Arapça’da zafer anlamına gelen Tahrir Meydanı gerçekten de Kahire’nin kalbi. Bir yanında Arap dünyası önderlerinin buluştuğu ve pek çok önemli kararın alındığı Arap Ülkeleri Konseyi’nin merkez binası, diğer tarafta Mısır’ın arkeolojik zenginliklerinin sergilendiği Mısır Müzesi ve öbür tarafta da Dışişleri Bakanlığı ile çevrili bu meydan 25 Ocak’ta başlayan ve 18 Şubatta Hüsnü Mübarek’in 30 yıllık diktatörlüğünün bir halk devrimiyle sonlandığı yer olarak da tarih sayfalarına geçti. Meydan şimdi sıcak yaz gecelerinde akşamları bir yanında sevgililerin buluştuğu, bir yanında devrim sonrası sürecin konuşulduğu gürültünün hiç eksik olmadığı yer...

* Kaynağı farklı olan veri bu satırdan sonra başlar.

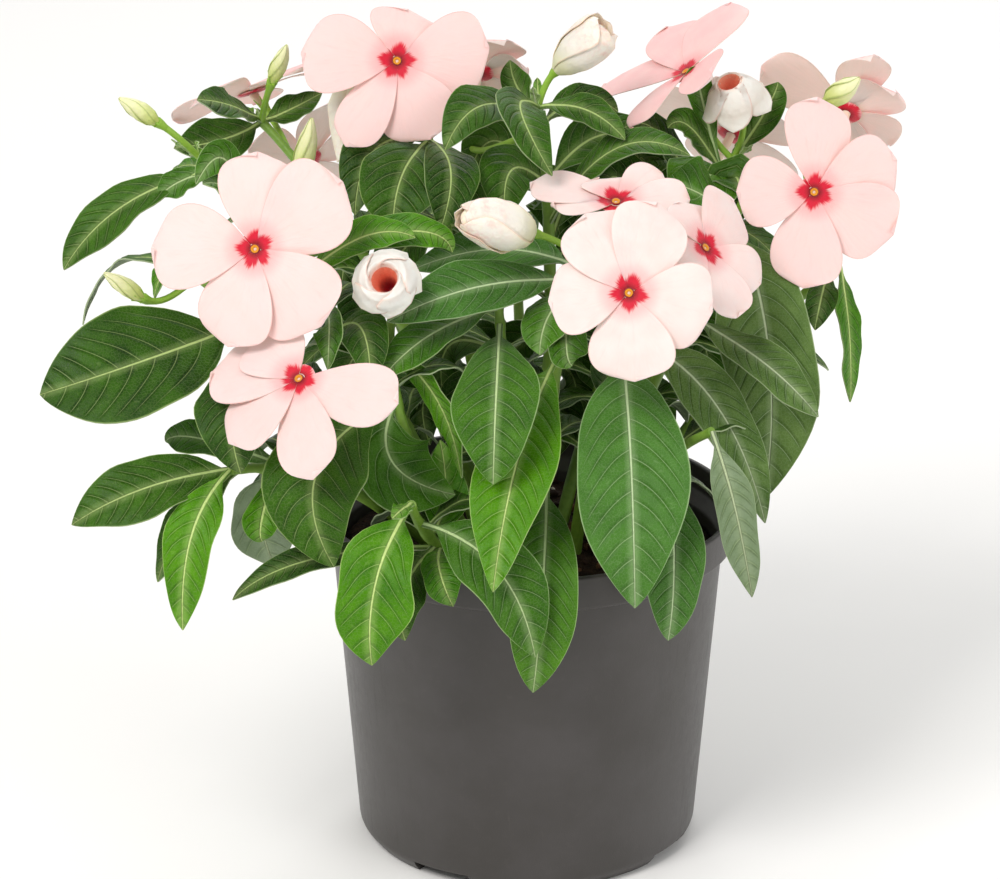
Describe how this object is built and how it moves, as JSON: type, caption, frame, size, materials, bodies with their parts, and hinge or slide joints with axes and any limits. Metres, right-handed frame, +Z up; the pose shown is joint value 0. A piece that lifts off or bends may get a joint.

'Devrim günleri'nin anıları Kahire'nin her yerinde


YENİ DÖNEM Kahire’de günler boyunca halka, entelektüellere, gençlik önderlerine, siyasi parti temsilcilerine ve gazetecilere 25 Ocak sonrası devrimi soruyorum. Hepsinin ortaklaştığı nokta Mısır’ın artık yeni bir döneme girdiği. Ama ya sonrası diyorum. İşte bu noktada cevaplar ve ön gürüler farklılaşıyor.
DEVRİM OLDU PEKİ YA SONRA? Kahire 20 milyonluk nüfusuyla Arap dünyasının en büyük şehri. Ülke genelinde giderek kötüleşen ekonomik şartlar Kahire’de de kendini gösteriyor. Şehirde geçen yılın rakamlarına göre 2 milyondan fazla kişi sokaklarda yaşıyor. Nil kıyısında bir ‘çingene çadırı’nın önünde çay içen yaşlı kadına soruyorum. Devrim oldu, peki ya sonra?
Belki de on yıldan fazla süredir umut etmiyordum ama artık en azından umudum var diyor bana sonra ekliyor. “Zaten ne gelirse gelsin son yıllarda yaşadıklarımızdan daha kötü olamaz.” Umut sözcüğünü ve “daha kötü olamaz” sözünü sık sık duyuyorum.